Without Medicaid, patients like me are left to make drastic health care decisions. Doctors are often quick to label those decisions, such as stopping medications, avoiding regularly scheduled treatments, or abandoning diet or lifestyle recommendations, as “noncompliance.” However, perceived noncompliance is typically the result of structural barriers. As my heart medication dwindled down to my last few pills, profound advocacy fatigue made me consider not calling my doctor’s office to let them know they would need to submit a prior authorization to my new marketplace insurance plan.
Fortunately, I am literate enough in health care to know how to fight health insurance companies in order to obtain the traditionally uncovered services that I need. However, many patients are not so well-resourced, and insurance companies rarely oblige patient needs. Too often, doctors, pharmacies, and prior authorization departments leave advocacy for critical medications or services in the hands of the patient.
Therefore, as an estimated seventeen million people get cut from Medicaid, many patients may abruptly become unable to access regular chronic disease treatments and will see their conditions worsen. A number of Medicaid patients have already testified to this happening, noting the devastating toll of losing access to life-saving prescriptions.
The solutions to this are multipronged. The obvious one is for the government to treat health care as a human right and subsidize health care for all. However, the smaller steps toward this goal include fighting for Medicaid expansion in all states in order to allow more low-income people to remain Medicaid-eligible in the face of disenrollment. Other solutions include health care systems increasing access to their financial assistance programs or creating them if they do not already exist. Financial assistance programs should also cover prescription drug costs if prescriptions are filled at pharmacies linked to hospital or clinic systems.
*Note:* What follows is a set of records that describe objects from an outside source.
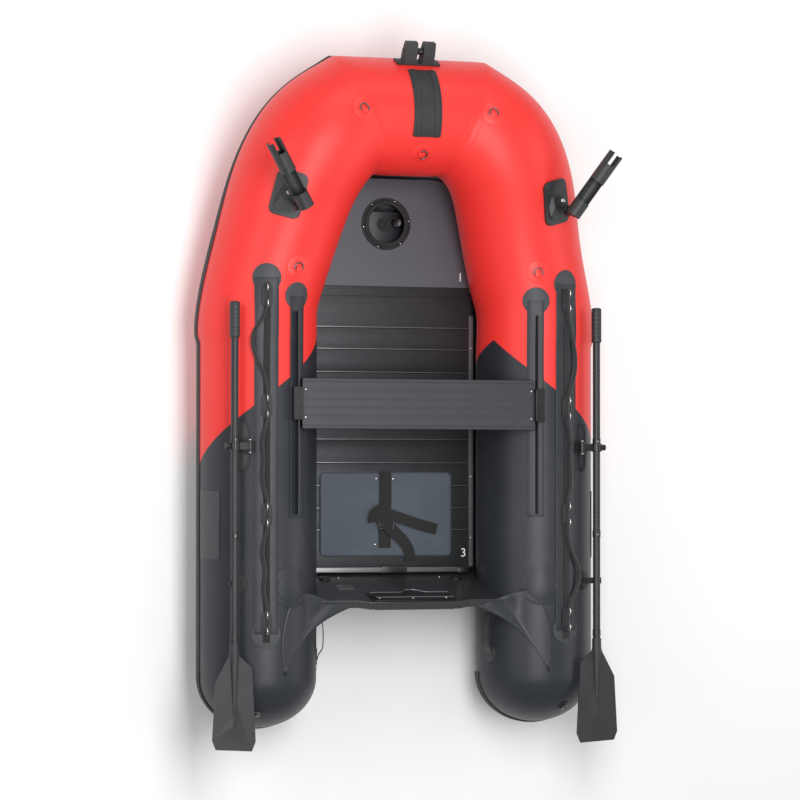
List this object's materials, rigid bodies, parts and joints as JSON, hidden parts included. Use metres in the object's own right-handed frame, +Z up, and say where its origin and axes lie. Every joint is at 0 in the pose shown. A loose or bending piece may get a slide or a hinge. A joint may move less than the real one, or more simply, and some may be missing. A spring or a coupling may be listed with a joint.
{
  "type": "inflatable fishing boat",
  "caption": "Inflatable boat with a mitred bow tube, rigid plank floor, sliding bench, transom, stowed oars, swivelling rod holders, grab ropes and a bow roller.",
  "frame": {"origin": "centre of the hull's box, on the floor it stands on", "axes": "+Y towards the bow, +X to starboard, +Z up"},
  "size_m": [1.576, 2.5628, 0.6741],
  "materials": {
    "pvc_red": "satin coated fabric",
    "pvc_dark": "satin coated fabric",
    "strake_rubber": "moulded rubber",
    "floor_aluminium": "dark anodised, ribbed",
    "seat_aluminium": "dark anodised",
    "black_plastic": "moulded",
    "valve_plastic": "moulded",
    "pad_rubber": "soft foam rubber",
    "webbing": "woven webbing",
    "transom_paint": "dark coated plywood",
    "rope": "braided rope",
    "ring_steel": "dark steel",
    "oar_metal": "black coated tube",
    "oar_plastic": "moulded"
  },
  "bodies": {
    "hull": {"bow_tube": "pvc_red", "hull_bottom": "pvc_dark", "keel_tube": "pvc_dark", "rub_strake_bow": "strake_rubber", "floor_panel_aft": "floor_aluminium", "floor_panel_middle": "floor_aluminium", "floor_panel_bow": "floor_aluminium", "floor_joint_bar": "floor_aluminium", "floor_stringers": "floor_aluminium", "hatch_ring": "black_plastic", "keel_valve": "valve_plastic", "tank_pad": "pad_rubber", "tank_strap": "webbing", "transom_board": "transom_paint", "transom_plates": "black_plastic", "transom_webs": "pvc_dark", "seat_tracks": "pvc_dark", "rope_strips": "pvc_dark", "rope_rings": "ring_steel", "bow_drings": "pvc_red", "side_drings": "pvc_red", "stern_drings": "pvc_dark", "bow_strip": "pvc_dark", "bow_roller_bracket": "strake_rubber", "rod_holder_bases": "strake_rubber", "oarlock_bases": "strake_rubber", "oar_clips": "strake_rubber", "side_patches": "pvc_dark", "stern_handles": "strake_rubber", "side_tube_port": "pvc_dark", "side_tube_starboard": "pvc_dark", "shoulder_tube_port": "pvc_red", "shoulder_tube_starboard": "pvc_red", "stern_cone_port": "pvc_dark", "stern_cone_starboard": "pvc_dark", "rub_strake_port": "strake_rubber", "rub_strake_starboard": "strake_rubber", "stern_strake_port": "strake_rubber", "stern_strake_starboard": "strake_rubber", "grab_rope_port": "rope", "grab_rope_starboard": "rope"},
    "seat": {"seat_bench": "seat_aluminium", "seat_shoes": "black_plastic"},
    "bow_roller": {"bow_roller": "black_plastic"},
    "rod_neck_port": {"rod_holder_neck_port": "black_plastic"},
    "rod_cradle_port": {"rod_holder_cradle_port": "black_plastic"},
    "oar_port": {"oarlock_collar_port": "black_plastic", "oar_loom_port": "oar_metal", "oar_grip_port": "oar_plastic", "oar_blade_port": "oar_plastic"},
    "rod_neck_starboard": {"rod_holder_neck_starboard": "black_plastic"},
    "rod_cradle_starboard": {"rod_holder_cradle_starboard": "black_plastic"},
    "oar_starboard": {"oarlock_collar_starboard": "black_plastic", "oar_loom_starboard": "oar_metal", "oar_grip_starboard": "oar_plastic", "oar_blade_starboard": "oar_plastic"}
  },
  "joints": [
    {"name": "seat_slide", "type": "slide", "parent": "hull", "child": "seat", "axis": [0, 1, 0], "range_m": [-0.34, 0.2]},
    {"name": "bow_roller_spin", "type": "hinge", "parent": "hull", "child": "bow_roller", "pos_m": [0, 1.24445, 0.42753], "axis": [1, 0, 0], "continuous": true},
    {"name": "rod_swivel_port", "type": "hinge", "parent": "hull", "child": "rod_neck_port", "pos_m": [-0.52674, 0.70737, 0.49689], "axis": [-0.3083, 0.0837, 0.9476], "continuous": true},
    {"name": "rod_tilt_port", "type": "hinge", "parent": "rod_neck_port", "child": "rod_cradle_port", "pos_m": [-0.5007, 0.66824, 0.55208], "axis": [0.8348, 0.5505, 0], "range_deg": [-12, 60]},
    {"name": "oarlock_port", "type": "hinge", "parent": "hull", "child": "oar_port", "pos_m": [-0.648, -0.194, 0.43], "axis": [0, 1, 0], "range_deg": [0, 95]},
    {"name": "rod_swivel_starboard", "type": "hinge", "parent": "hull", "child": "rod_neck_starboard", "pos_m": [0.52674, 0.70737, 0.49689], "axis": [0.3083, 0.0837, 0.9476], "continuous": true},
    {"name": "rod_tilt_starboard", "type": "hinge", "parent": "rod_neck_starboard", "child": "rod_cradle_starboard", "pos_m": [0.55678, 0.66764, 0.53389], "axis": [0.8348, -0.5505, 0], "range_deg": [-12, 60]},
    {"name": "oarlock_starboard", "type": "hinge", "parent": "hull", "child": "oar_starboard", "pos_m": [0.648, -0.194, 0.43], "axis": [0, -1, 0], "range_deg": [0, 95]}
  ]
}
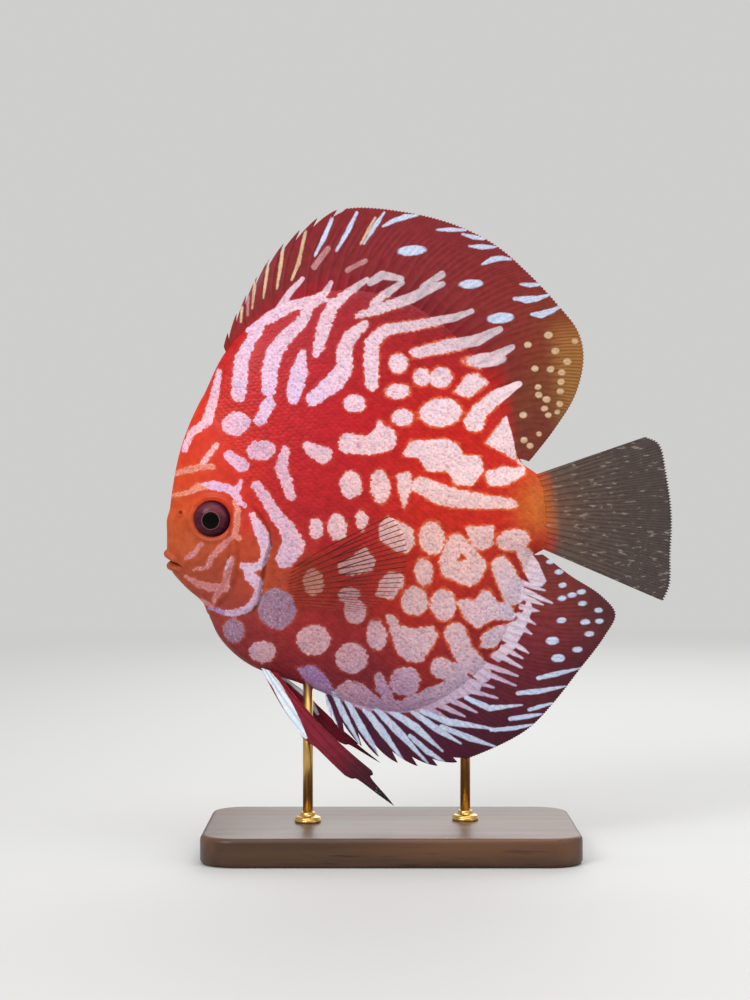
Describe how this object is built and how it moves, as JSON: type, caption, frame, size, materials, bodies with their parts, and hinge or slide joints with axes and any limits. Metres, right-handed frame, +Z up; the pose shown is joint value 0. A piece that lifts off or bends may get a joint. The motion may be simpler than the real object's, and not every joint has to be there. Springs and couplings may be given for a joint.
{
  "type": "discus fish",
  "caption": "Life-size still model of a discus fish: tall disc-shaped body, long dorsal and anal fins, held by two rods on a flat display base.",
  "frame": {"origin": "centre of the stand base's underside, on the surface that the stand rests on", "axes": "+Z up, -X towards the snout, -Y towards the fish's left side"},
  "size_m": [0.1627, 0.072, 0.2057],
  "materials": {
    "skin": "glossy wet scaled skin, red with pinkish white blotches",
    "face": "smooth glossy skin, orange red",
    "fin": "maroon ribbed membrane with bluish white streaks",
    "tail_fin": "smoky translucent ribbed membrane",
    "clear_fin": "clear membrane with dark brown rays",
    "eye": "glossy, dark maroon iris with a black pupil",
    "stand_base": "dark stained wood, satin",
    "stand_metal": "brushed brass"
  },
  "bodies": {
    "root": {"head": "face", "torso": "skin", "tail_stalk": "face", "gill_cover_left": "face", "gill_cover_right": "face", "eye_left": "eye", "eye_right": "eye", "fin_dorsal_spiny": "fin", "fin_dorsal_soft": "fin", "fin_anal_spiny": "fin", "fin_anal_soft": "fin", "fin_caudal": "tail_fin", "fin_pectoral_left": "clear_fin", "fin_pectoral_right": "clear_fin", "fin_pelvic_left": "fin", "fin_pelvic_right": "fin", "stand_base": "stand_base", "stand_rod_front": "stand_metal", "stand_rod_rear": "stand_metal", "stand_collar_front": "stand_metal", "stand_collar_rear": "stand_metal"}
  },
  "joints": []
}
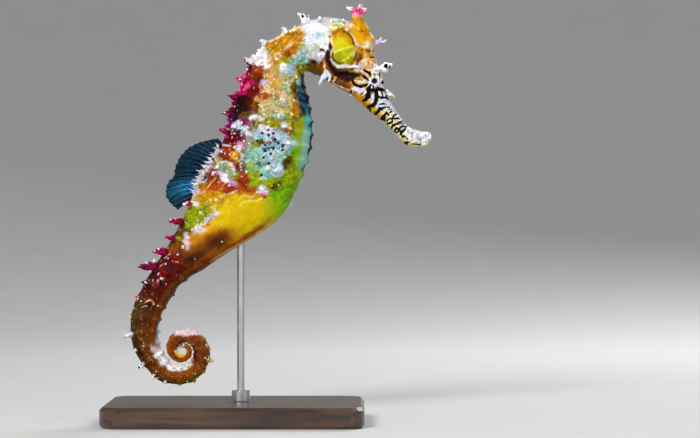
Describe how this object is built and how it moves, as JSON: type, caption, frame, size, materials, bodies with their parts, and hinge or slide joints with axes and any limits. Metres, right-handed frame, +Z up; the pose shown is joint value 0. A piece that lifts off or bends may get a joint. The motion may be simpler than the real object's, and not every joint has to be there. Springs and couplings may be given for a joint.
{
  "type": "seahorse model on a stand",
  "caption": "Life-size still model of a spiny zebra-snouted seahorse with a curled tail, held on one rod over a flat base.",
  "frame": {"origin": "middle of the stand's underside, on the surface that it stands on", "axes": "+Z up, +X the way the animal faces, +Y its left side; the animal's middle plane is XZ"},
  "size_m": [0.0778, 0.042, 0.1004],
  "materials": {
    "skin": "moist mottled skin over bony rings, golden yellow with white, red and brown patches",
    "coronet": "moist skin over bone, golden stalk and pink crown with white tips",
    "eye": "wet, glossy",
    "dorsal_fin": "thin, translucent, deep teal with paler rays",
    "clear_fin": "thin, translucent, nearly clear",
    "base_wood": "dark stained, satin",
    "rod_steel": "brushed"
  },
  "bodies": {
    "root": {"snout": "skin", "head": "skin", "gill_cover_left": "skin", "gill_cover_right": "skin", "neck": "skin", "trunk_upper": "skin", "trunk_middle": "skin", "trunk_lower": "skin", "brood_pouch": "skin", "tail_base": "skin", "tail_upper": "skin", "tail_middle": "skin", "tail_bend": "skin", "tail_coil": "skin", "tail_tip": "skin", "coronet": "coronet", "eye_left": "eye", "eye_right": "eye", "dorsal_fin": "dorsal_fin", "anal_fin": "clear_fin", "pectoral_fin_left": "clear_fin", "pectoral_fin_right": "clear_fin", "stand_base": "base_wood", "stand_ferrule": "rod_steel", "stand_rod": "rod_steel"}
  },
  "joints": []
}
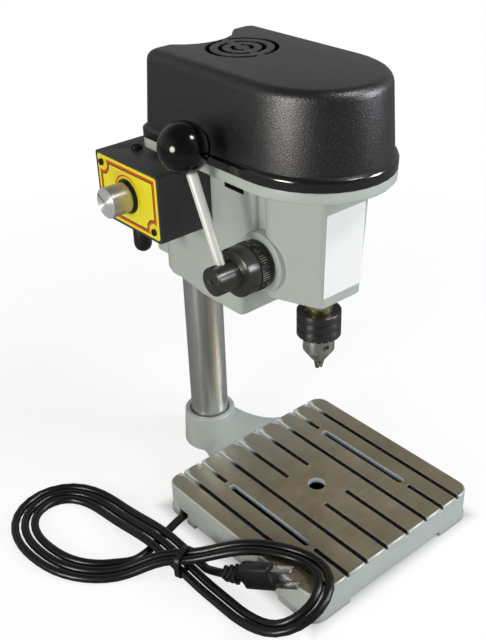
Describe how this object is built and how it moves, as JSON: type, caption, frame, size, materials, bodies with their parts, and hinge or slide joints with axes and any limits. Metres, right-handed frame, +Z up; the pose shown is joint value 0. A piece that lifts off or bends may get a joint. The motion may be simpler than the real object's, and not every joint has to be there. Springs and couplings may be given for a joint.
{
  "type": "benchtop drill press",
  "caption": "Small benchtop drill press with a slotted table, round column, clamped head, lever-fed quill, keyed chuck, lift-off belt cover, speed control box and tied mains lead.",
  "frame": {"origin": "centre of the column on the plane that the machine stands on", "axes": "+Z up along the column, -Y towards the operator and the table's front edge, -X towards the feed lever and the control box"},
  "size_m": [0.2717, 0.258, 0.336],
  "materials": {
    "casting": "semi-gloss light grey-green paint, milled bare on the table top",
    "polished_steel": "ground and polished",
    "bright_steel": "bright",
    "dark_steel": "blackened",
    "gilt_steel": "yellow zinc plated",
    "aluminium": "turned",
    "cover_plastic": "fine grain satin black",
    "gloss_plastic": "polished phenolic",
    "box_plastic": "matt black",
    "panel": "printed yellow overlay",
    "rubber": "satin black",
    "belt": "dull black",
    "board": "green board",
    "brass": "plain"
  },
  "bodies": {
    "base": {"base_casting": "casting", "column_set_screw": "dark_steel", "cord_floor_stretch": "rubber", "cord_hank": "rubber", "cord_tail": "rubber", "hank_tie": "rubber", "plug_body": "rubber", "plug_blade_1": "brass", "plug_blade_2": "brass"},
    "column": {"column_tube": "polished_steel"},
    "head": {"head_casting": "casting", "clamp_screw": "dark_steel", "cord_gland": "rubber", "cord_drop": "rubber", "motor_plate": "bright_steel", "motor_can": "dark_steel", "plate_screw_1": "bright_steel", "plate_screw_2": "bright_steel", "plate_screw_3": "bright_steel", "plate_screw_4": "bright_steel", "pulley_bearing": "bright_steel", "drive_belt": "belt", "quill_key_screw": "dark_steel", "pinion_bush_left": "brass", "pinion_bush_right": "brass", "spring_housing": "dark_steel", "return_spring": "bright_steel", "control_box_shell": "box_plastic", "control_panel": "panel", "panel_screw_1": "dark_steel", "panel_screw_2": "dark_steel", "circuit_board": "board", "box_top_screw": "dark_steel", "potentiometer": "dark_steel", "fuse_holder": "rubber"},
    "cover": {"belt_cover": "cover_plastic"},
    "feed": {"pinion_shaft": "bright_steel", "feed_hub": "dark_steel", "lever_rod": "bright_steel", "lever_ball": "gloss_plastic"},
    "depth_stop": {"depth_ring": "dark_steel"},
    "quill": {"quill_sleeve": "bright_steel", "quill_bearing_lower": "bright_steel", "quill_bearing_upper": "bright_steel"},
    "spindle": {"spindle_shaft": "bright_steel", "spindle_nut": "gilt_steel", "chuck_body": "bright_steel"},
    "chuck_ring": {"chuck_sleeve": "dark_steel", "chuck_ring_nut": "dark_steel"},
    "jaw_1": {"chuck_jaw_1": "bright_steel"},
    "jaw_2": {"chuck_jaw_2": "bright_steel"},
    "jaw_3": {"chuck_jaw_3": "bright_steel"},
    "pulley": {"spindle_pulley": "aluminium"},
    "motor_rotor": {"motor_pulley": "aluminium", "motor_shaft": "bright_steel"},
    "speed": {"speed_knob": "aluminium", "knob_skirt": "rubber", "knob_shaft": "bright_steel"},
    "fuse": {"fuse_cap": "rubber"}
  },
  "joints": [
    {"name": "column_swing", "type": "hinge", "parent": "base", "child": "column", "pos_m": [0, 0, 0.1], "axis": [0, 0, 1], "range_deg": [-60, 60]},
    {"name": "head_lift", "type": "slide", "parent": "column", "child": "head", "axis": [0, 0, 1], "range_m": [-0.08, 0.01], "deforming": ["cord_drop"]},
    {"name": "cover_lift", "type": "slide", "parent": "head", "child": "cover", "axis": [0, 0, 1], "range_m": [0, 0.06]},
    {"name": "feed_turn", "type": "hinge", "parent": "head", "child": "feed", "pos_m": [-0.04, -0.1035, 0.214], "axis": [1, 0, 0], "range_deg": [0, 152], "stiffness_Nm_per_rad": 0.1, "springref_deg": -143.24},
    {"name": "depth_ring_turn", "type": "hinge", "parent": "feed", "child": "depth_stop", "pos_m": [-0.0356, -0.1035, 0.214], "axis": [1, 0, 0], "range_deg": [-170, 170]},
    {"name": "quill_feed", "type": "slide", "parent": "head", "child": "quill", "axis": [0, 0, -1], "range_m": [0, 0.028]},
    {"name": "spindle_spin", "type": "hinge", "parent": "quill", "child": "spindle", "pos_m": [0, -0.127, 0.2], "axis": [0, 0, 1], "continuous": true},
    {"name": "chuck_turn", "type": "hinge", "parent": "spindle", "child": "chuck_ring", "pos_m": [0, -0.127, 0.168], "axis": [0, 0, -1], "range_deg": [0, 1440]},
    {"name": "jaw_1_slide", "type": "slide", "parent": "spindle", "child": "jaw_1", "axis": [0.1681, -0.174, 0.9703], "range_m": [0, 0.008]},
    {"name": "jaw_2_slide", "type": "slide", "parent": "spindle", "child": "jaw_2", "axis": [0.0667, 0.2326, 0.9703], "range_m": [0, 0.008]},
    {"name": "jaw_3_slide", "type": "slide", "parent": "spindle", "child": "jaw_3", "axis": [-0.2347, -0.0585, 0.9703], "range_m": [0, 0.008]},
    {"name": "pulley_spin", "type": "hinge", "parent": "head", "child": "pulley", "pos_m": [0, -0.127, 0.29], "axis": [0, 0, 1], "continuous": true},
    {"name": "motor_spin", "type": "hinge", "parent": "head", "child": "motor_rotor", "pos_m": [0, -0.056, 0.29], "axis": [0, 0, 1], "continuous": true},
    {"name": "speed_knob_turn", "type": "hinge", "parent": "head", "child": "speed", "pos_m": [-0.075, -0.0175, 0.245], "axis": [1, 0, 0], "range_deg": [0, 300]},
    {"name": "fuse_cap_turn", "type": "hinge", "parent": "head", "child": "fuse", "pos_m": [-0.06, -0.015, 0.21], "axis": [0, 0, 1], "range_deg": [0, 90]}
  ],
  "couplings": [
    {"joint": "quill_feed", "follows": "feed_turn", "m_per_rad": 0.0105},
    {"joint": "pulley_spin", "follows": "spindle_spin", "ratio": 1},
    {"joint": "motor_spin", "follows": "spindle_spin", "ratio": 1.7143},
    {"joint": "jaw_1_slide", "follows": "chuck_turn", "m_per_rad": 0.0003183},
    {"joint": "jaw_2_slide", "follows": "chuck_turn", "m_per_rad": 0.0003183},
    {"joint": "jaw_3_slide", "follows": "chuck_turn", "m_per_rad": 0.0003183}
  ]
}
Finally, critical to geographically isolated patients, Medicaid can offer transportation benefits to get people to and from medical appointments that many marketplace plans do not. To preserve the physical connection to health care services, hospital systems should provide free ride services to patients who are unable to drive or afford transportation.
My six years on Medicaid were both terrifying and beautiful. Terrifying, in that I was always afraid of losing it, but beautiful in the sense that I never had to worry about the financial toll of preserving my life. The beautiful part of Medicaid is the kind of peace of mind that all patients deserve.
Ultimately, physicians need to be aware of the access issues that patients are currently facing as a result of disenrollment and offer compassion to patients who may make choices to forgo care as a result of insurance loss. In the immediate term, health care systems can buffer the effects of Medicaid unwinding by increasing the scope of financial assistance policies and medical transportation programs. In the long term, health care providers can work alongside patient advocates to lobby for federal changes that preserve Medicaid rather than seek to dismantle it.